FEMA’s core values of compassion, fairness, integrity and respect guide every aspect of our service to the nation and its communities, including the LGBTQI+ community, and FEMA will continue to elevate programs and efforts to support them.

This year marks 55 years since the Stonewall Rebellion that was the impetus for the modern gay and lesbian civil rights movement and 20 years since the first White House Proclamation was issued to designate June as Gay and Lesbian Pride Month. The word “pride” was carefully chosen as the name for this annual celebration. 

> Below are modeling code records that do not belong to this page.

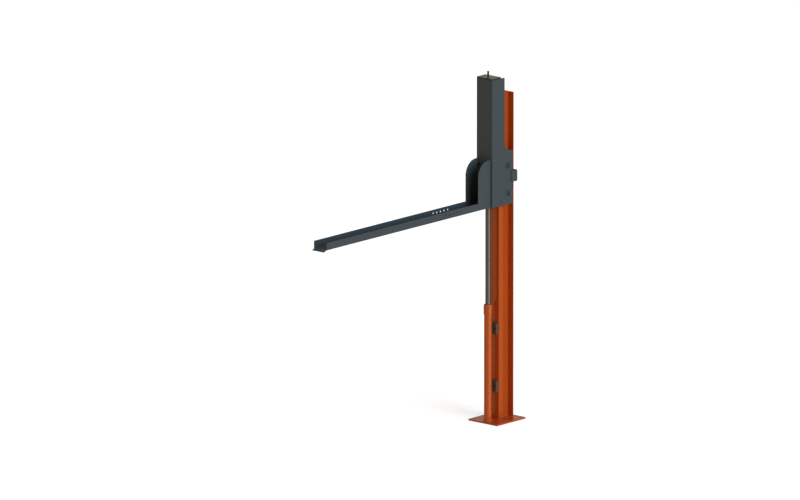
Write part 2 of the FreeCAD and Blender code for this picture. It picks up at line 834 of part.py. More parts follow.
def platform_bolts():
    bolts = []
    head_y = back_plate_front_y - platform_washer_thick
    shank = (carriage_inner_y + platform_nut_height + platform_bolt_tip) - head_y
    for start in platform_bolt_places(head_y):
        head = hexagon_along(platform_bolt_flats, start, FRONT, platform_bolt_head)
        bolts.append(head.fuse(rod_along(platform_bolt_d / 2, start, BACK, shank)).removeSplitter())
    return group(bolts)


def platform_washers():
    places = platform_bolt_places(back_plate_front_y)
    return group([ring_along(platform_washer_d / 2, platform_bolt_d / 2, start, FRONT,
                             platform_washer_thick) for start in places])


def platform_nuts():
    places = platform_bolt_places(carriage_inner_y)
    return group([nut_along(platform_bolt_flats, platform_bolt_d, start, BACK, platform_nut_height)
                  for start in places])


def all_nodes():
    nodes = {
        "base_plate": base_plate(),
        "post_column": post_column(),
        "cylinder_barrel": cylinder_barrel(),
        "cylinder_foot": cylinder_foot(),
        "cylinder_gland": cylinder_gland(),
        "gland_seal": gland_seal(),
        "gland_wiper": gland_wiper(),
        "oil_inlet": oil_inlet(),
        "cylinder_bracket_lower": cylinder_bracket(bracket_mid_zs[0]),
        "cylinder_bracket_upper": cylinder_bracket(bracket_mid_zs[1]),
        "bracket_screws": bracket_screws(),
        "stage_tube": stage_tube(),
        "stage_piston": stage_piston(),
        "stage_piston_ring": stage_piston_ring(),
        "stage_head": stage_head(),
        "stage_head_seal": stage_head_seal(),
        "lift_rod": lift_rod(),
        "rod_foot": rod_foot(),
        "rod_nut": rod_nut(),
        "rod_washer": rod_washer(),
        "carriage_front_plate": carriage_front_plate(),
        "carriage_top_cap": carriage_top_cap(),
        "roller_axles": at_every_axle(roller_axle),
        "axle_circlips": at_every_axle(axle_circlip),
        "axle_collars": at_every_axle(axle_collar),
        "axle_nuts": at_every_axle(axle_nut),
        "guide_pads_lower": guide_pads(lower_pad_mid),
        "guide_pads_upper": guide_pads(upper_pad_mid),
        "guide_pad_screws": guide_pad_screws(),
        "rear_yoke": rear_yoke(),
        "yoke_pad": yoke_pad(),
        "yoke_screws": yoke_screws(),
        "platform_channel": platform_channel(),
        "platform_back_plate": platform_back_plate(),
        "platform_bolts": platform_bolts(),
        "platform_washers": platform_washers(),
        "platform_nuts": platform_nuts(),
    }
    for name, side in SIDES.items():
        nodes["carriage_side_" + name] = carriage_side(side)
        nodes["platform_upstand_" + name] = platform_upstand(side)
        for place in ROLLER_PLACES:
            nodes["roller_" + place + "_" + name] = roller(side, place)
            nodes["bearings_" + place + "_" + name] = roller_bearings(side, place)
    return nodes


os.makedirs("parts", exist_ok=True)
for node_name, shape in all_nodes().items():
    shape.exportStep("parts/" + node_name + ".step")
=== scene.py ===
import json
import math

import bpy
from bpy.props import FloatProperty, FloatVectorProperty, IntProperty, PointerProperty
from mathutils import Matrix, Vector

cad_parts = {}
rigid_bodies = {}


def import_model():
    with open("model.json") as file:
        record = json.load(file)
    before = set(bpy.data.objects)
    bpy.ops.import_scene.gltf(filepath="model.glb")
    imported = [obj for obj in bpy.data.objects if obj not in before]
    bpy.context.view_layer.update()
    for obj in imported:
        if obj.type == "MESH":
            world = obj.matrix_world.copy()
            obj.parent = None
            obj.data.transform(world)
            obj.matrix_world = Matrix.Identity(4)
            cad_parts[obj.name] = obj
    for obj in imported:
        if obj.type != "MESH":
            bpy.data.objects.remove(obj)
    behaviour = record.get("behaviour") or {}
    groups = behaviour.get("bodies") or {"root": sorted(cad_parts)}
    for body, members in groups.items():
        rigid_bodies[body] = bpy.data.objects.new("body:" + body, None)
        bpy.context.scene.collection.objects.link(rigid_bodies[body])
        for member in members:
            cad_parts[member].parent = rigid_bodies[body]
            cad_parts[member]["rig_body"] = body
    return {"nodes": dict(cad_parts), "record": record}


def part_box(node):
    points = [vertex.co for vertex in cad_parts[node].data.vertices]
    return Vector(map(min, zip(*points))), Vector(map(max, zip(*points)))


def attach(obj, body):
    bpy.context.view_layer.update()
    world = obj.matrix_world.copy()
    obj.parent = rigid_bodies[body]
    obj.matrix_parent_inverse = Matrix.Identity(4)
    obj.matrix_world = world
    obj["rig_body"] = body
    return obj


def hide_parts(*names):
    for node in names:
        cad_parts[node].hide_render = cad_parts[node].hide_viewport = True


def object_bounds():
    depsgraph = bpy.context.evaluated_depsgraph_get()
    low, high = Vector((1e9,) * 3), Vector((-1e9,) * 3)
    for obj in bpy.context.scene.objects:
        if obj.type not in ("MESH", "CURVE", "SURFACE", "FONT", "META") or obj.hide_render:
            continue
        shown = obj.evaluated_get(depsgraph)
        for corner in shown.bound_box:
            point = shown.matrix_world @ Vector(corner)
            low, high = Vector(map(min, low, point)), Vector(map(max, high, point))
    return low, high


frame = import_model()
cad_low, cad_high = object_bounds()

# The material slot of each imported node
SLOTS = {part["node"]: part["material_slot"] for part in frame["record"]["subparts"]}

bl_info = {
    "name": "Parking Lift Finisher",
    "version": (1, 0, 0),
    "blender": (4, 5, 0),
    "location": "View3D > Sidebar > Lift",
    "description": "Rounds, welds, threads and paints a single-post parking lift",
    "category": "Add Mesh",
}

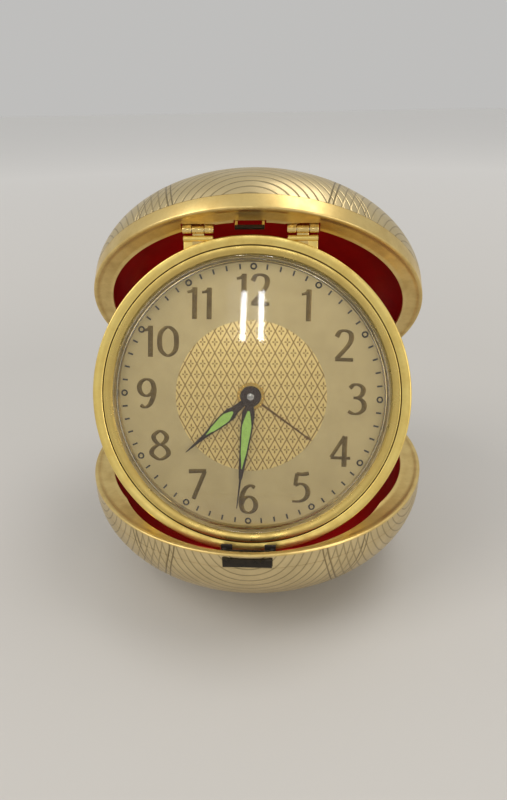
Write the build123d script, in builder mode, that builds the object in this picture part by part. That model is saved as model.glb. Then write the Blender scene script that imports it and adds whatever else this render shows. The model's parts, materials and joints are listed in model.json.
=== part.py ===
from build123d import *

import os
from math import acos, cos, pi, radians, sin, sqrt

# Folding travel alarm clock: two domed halves on a back hinge, with the clock head hinged inside the lid.
# The origin is the centre of the flat foot, +Z is up and the dial faces -Y. Millimetres.

# Case halves
CASE_RADIUS = 38.0
HALF_DEPTH = 24.0
FOOT_RADIUS = 10.0
DOME_BANDS = 5
BAND_HEIGHT = 3.2
BAND_WALL = 0.8
LIP_CHAMFER = 0.4
UPSTAND_WALL = 0.8
SHELL_WALL = 0.7
LINING_WALL = 0.4
LINING_SIDES = 36
FLANGE_WIDTH = 4.4
FLANGE_WALL = 0.6

# Fold of the case and of the head
RIM_GAP = 0.3
HINGE_OUT = 1.3
HINGE_LIFT = 0.6
LID_OPEN = 48.8
HEAD_FOLD = 61.6

# Case hinge
CASE_BARREL = 1.15
CASE_PIN = 0.6
CASE_KNUCKLE_END = 11.0
CASE_KNUCKLE_GAP = 0.2
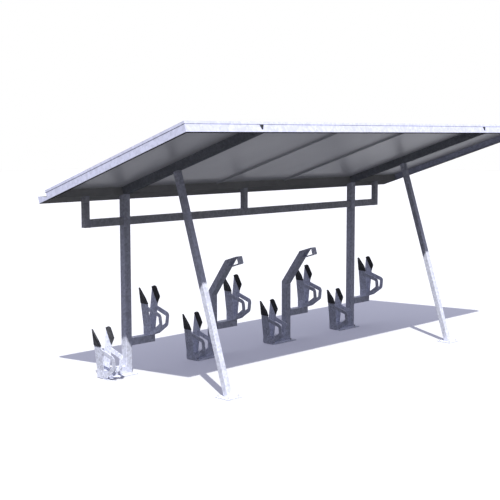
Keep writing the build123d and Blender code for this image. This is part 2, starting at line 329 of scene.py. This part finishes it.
rubber = {
    "base": (0.022, 0.022, 0.027),
    "dust": (0.06, 0.062, 0.07),
    "scuff": (0.12, 0.12, 0.125),
    "dustPatches": 30.0,               # patches per metre
    "dustFrom": 0.45,
    "dustTo": 0.78,
    "rubs": (40.0, 190.0, 40.0),       # rub marks of the tyres, thin in Y
    "rubFrom": 0.62,
    "rubTo": 0.8,
    "grain": 620.0,
    "roughness": 0.66,
    "specular": 0.22,
    "bump": 0.3,
    "bumpDepth": 0.0006,
    "reliefShares": {"grain": 0.7, "dust": 0.3},
}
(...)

In a 2015 interview, activist Craig Schoonmaker recalled why he chose the name one year after the rebellion, “There’s very little chance for people in the world to have power… But anyone can have pride in themselves, and that would make them happier as people, and produce the movement likely to produce change.”

This Pride Month, FEMA will host several events at its Washington, D.C., headquarters in and nationwide through its regional offices, to provide an opportunity for LGBTQI+ community members and their allies to meet and talk about issues pertaining to their identities, get to know each other, build rapport and create a supportive LGBTQI+ Family.

In the collection Twenty-One Love Poems, American poet and essayist Adrienne Cecile Rich captured the strength and resilience of the LGBTQI+ community in this excerpt from their work simply titled “I”:

No one has imagined us. We want to live like trees,
sycamores blazing through the sulfuric air,
dappled with scars, still exuberantly budding …  

FEMA and our workforce are enhanced by the diversity of those who serve this agency and the nation, and we join this annual celebration of love, equality and appreciation.